Desde nuestra atalaya aventajada de la actualidad, la supervivencia de estos tres sistemas de gobierno parece natural. Pero al desvelar sus historias veremos que cada uno fue, en su infancia, extraordinariamente frágil, su persistencia no estaba de ningún modo asegurada y la extinción era un riesgo a la vuelta de cada esquina. Ninguno de ellos —ni siquiera las ideas preformuladas de Confucio— nació en su forma definitiva: la perfección necesitó décadas, si no siglos. También resulta crucial que las historias de su desarrollo nos han llegado con frecuencia solo a través de fuentes antiguas tardías, a veces en conflicto e influidas por los puntos de vista de esos tiempos posteriores.
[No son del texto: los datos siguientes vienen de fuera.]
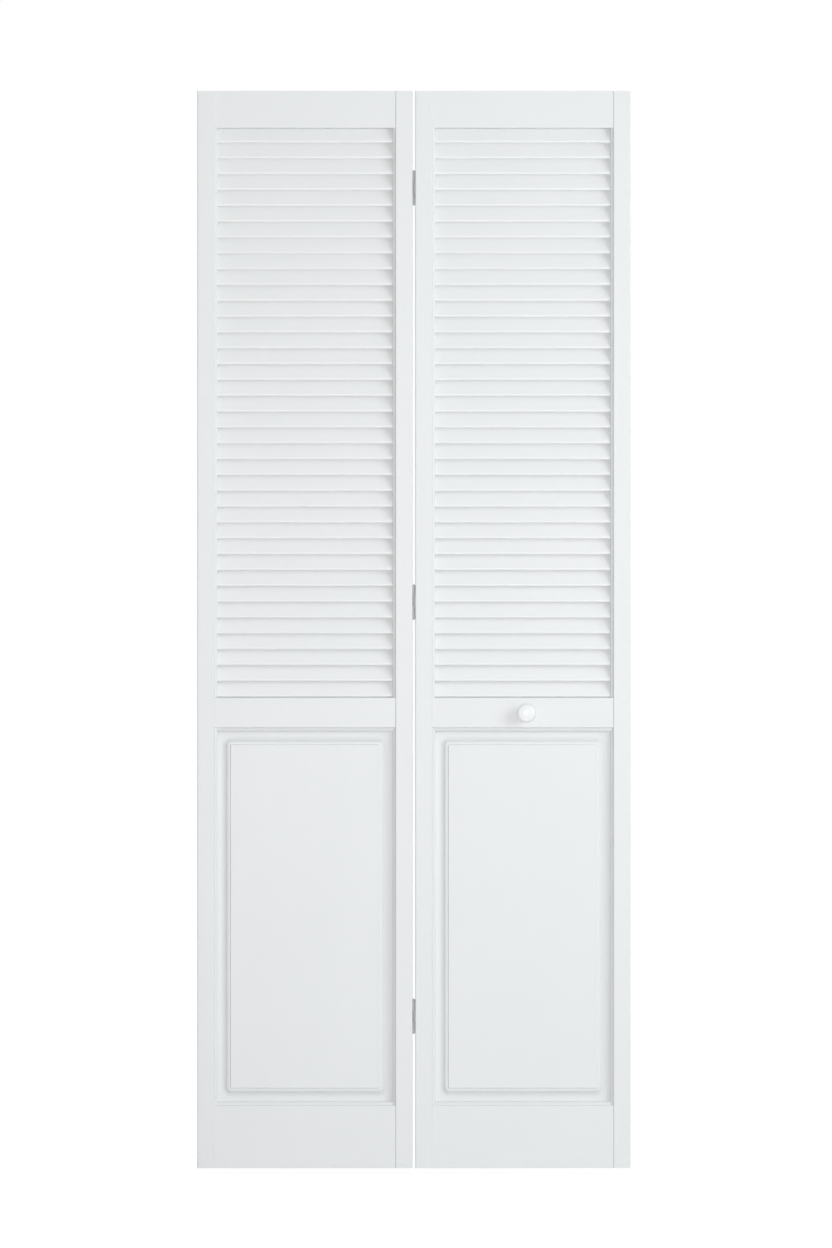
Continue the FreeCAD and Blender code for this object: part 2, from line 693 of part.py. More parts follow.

No podemos olvidar que para estudiar la historia también debemos analizar la historiografía y observar cómo las sociedades prefieren explicar las historias sobre sí mismas, unas historias que, en última instancia, seguimos reformulando en la actualidad.
El final del siglo VI a.C. es sin lugar a dudas un momento fascinante en la historia no solo de una sociedad antigua, sino de un mundo clásico mucho más amplio. Se trata de un punto de inflexión en el desarrollo de la civilización humana y en la concepción de cómo podemos, y debemos, relacionarnos entre nosotros y actuar como una comunidad. Aún más importante es que los debates que tuvieron lugar en aquel momento aún nos siguen guiando, levantando ecos con una vitalidad sorprendente en el mundo moderno actual. «El pasado», según las famosas palabras de Faulkner, «nunca está muerto. Ni siquiera es pasado».6 Cuál es la mejor manera de gobernar la sociedad humana, de establecer relaciones entre las personas, es una cuestión que nunca dejaremos de plantearnos.